Is the Virgin Mary Dead or Alive booklChapter 14 – Mother and Child – the Grand Object of Worship

In further comparing the similarities between ancient Babylon and the “Babylon” of the New Testament, Hislop next refers to the objects of worship by both Babylon and Rome. He writes: “In those countries of Europe where the Papal system is most completely developed…all appearances of worshipping the King Eternal and Invisible is almost extinct, while the Mother and Child are the grand objects of worship. Exactly so, in this latter respect, also was it in ancient Babylon. The Babylonians, in their popular religion, supremely worshipped a Goddess Mother and a Son, who was represented in pictures and images as an infant or child in his mother’s arms. From Babylon, this worship of the Mother and the Child spread to the ends of the earth. In Egypt, the Mother and the Child were worshipped under the names Isis and Osiris [called most frequently Horus]…in Pagan Rome, as Fortuna and Jupiter…the boy; in Greece, as Ceres the Great Mother, with the babe at her breast…and even in Thibet [Tibet], China, and Japan, the Jesuit missionaries were astonished to find the counterpart of Madonna and her child as devoutly worshipped as in Papal Rome itself.

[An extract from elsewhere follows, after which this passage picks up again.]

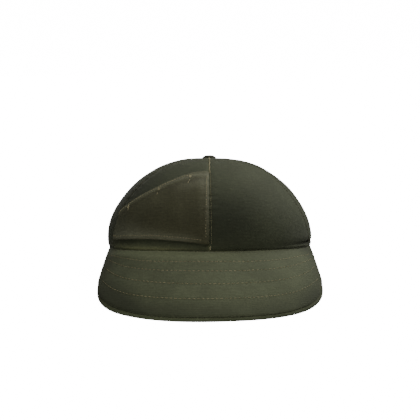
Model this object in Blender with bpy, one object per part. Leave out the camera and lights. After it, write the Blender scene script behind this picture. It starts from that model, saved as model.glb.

“….That son, though represented as a child in his mother’s arms, was a person of great stature and immense bodily powers, as well as most fascinating manners. In Scripture he is referred to (Ezek. 8:14) under the name of Tammuz…’The Lamented One.’ ” (The Two Babylons, pp. 14, 20, 21). Now let us turn to Ezekiel 8:12-14 and see this information applied to Israel in Scripture: “Then said he unto me, Son of man, hast thou seen what the ancients of the house of Israel do in the dark, every man in the chambers of his imagery? For they say, The Lord seeth us not…He said also unto me, Turn thee yet again, and thou shalt see greater abominations that they do. Then he brought me to the door of the gate of the Lord’s house which was toward the north; and, behold, there sat women weeping for Tammuz.” Friends, Ezekiel’s prophetic words have a dual application, and apply not only to what had taken place in God’s sanctuary during ancient times, but also to what will take place in the church at the end of time when “Babylon the Great” will cause “the inhabitants of the earth” to be “made drunk with the wine of her fornication [false doctrines].” (Rev. 17: 5, 2). Since a woman represents a church, then the church here is “the house of Israel,” weeping for the god of Babylon in shameless apostasy; but this sad 67 course is to be repeated again, worldwide, at the end of time. In other words, such blatant idolatry is in the church today in the form of objects of worship — Saints, Baby Jesus, and the Virgin Mary. Had I been praying to Semiramis and Tammuz all those early years of my life? It sickens me today to think that I had been praying to the dead! And what about the reports of the weeping statues of the Virgin Mary? Is Semiramis still “lamenting” for her son Tammuz?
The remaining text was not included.